A genuine rebuild would look nothing like the development cycle that produced The Veilguard. We would need a multi-year development cycle without the staff churn that has gutted BioWare’s institutional memory. We would need an explicit rejection of microtransactions, not a pinky promise that they are “just cosmetic.” We would need leadership stability, not another round of departures mid-project. Most importantly, the franchise would need to return to that “redheaded stepchild” status Gaider described-not as an insult, but as a creative shelter. Dragon Age needs to be allowed to fail commercially in order to succeed artistically. Asking EA to accept that is like asking a casino to honor a charity pledge.

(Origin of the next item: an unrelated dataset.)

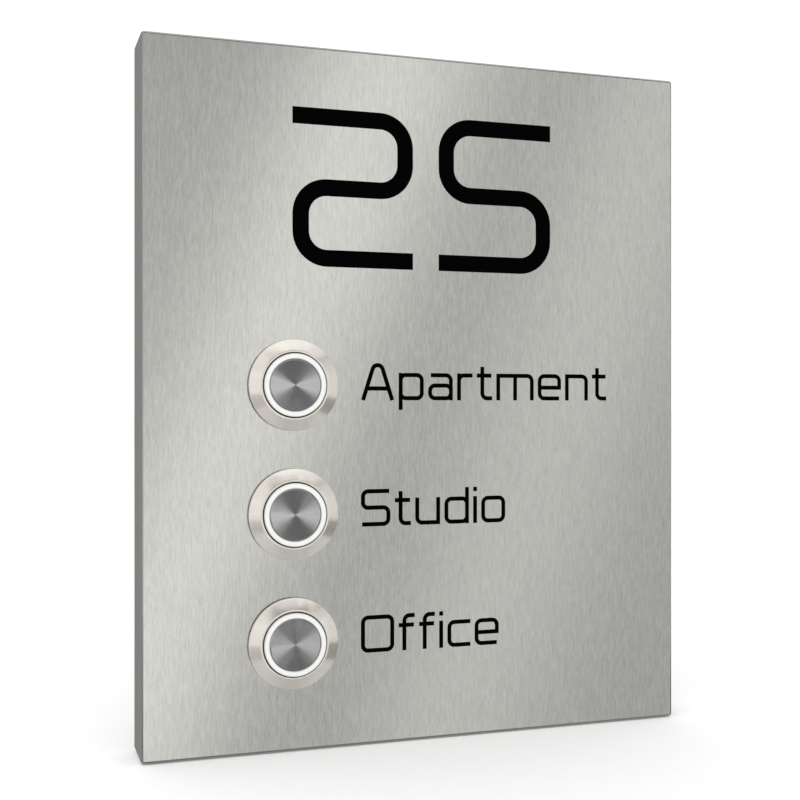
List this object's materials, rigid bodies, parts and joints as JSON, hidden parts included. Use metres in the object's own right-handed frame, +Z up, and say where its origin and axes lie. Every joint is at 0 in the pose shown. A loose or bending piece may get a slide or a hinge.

Screenshot from Dragon Age: The Veilguard
Screenshot from Dragon Age: The Veilguard

Cancel the Blockbuster and Build Something Small

Here is an idea that will never happen but absolutely should: BioWare should shelve the next Mass Effect and make a smaller, experimental Dragon Age instead of a franchise revival. Not a $100 million open-world spectacle. A tight, 30-hour RPG with sharp writing, tactical combat, and zero live-service infrastructure. The kind of game that rebuilds trust with the core audience instead of chasing a mainstream audience that has already moved on. The industry is full of studios proving that mid-budget passion projects outsell bloated corporate mandates. EA just refuses to learn the lesson.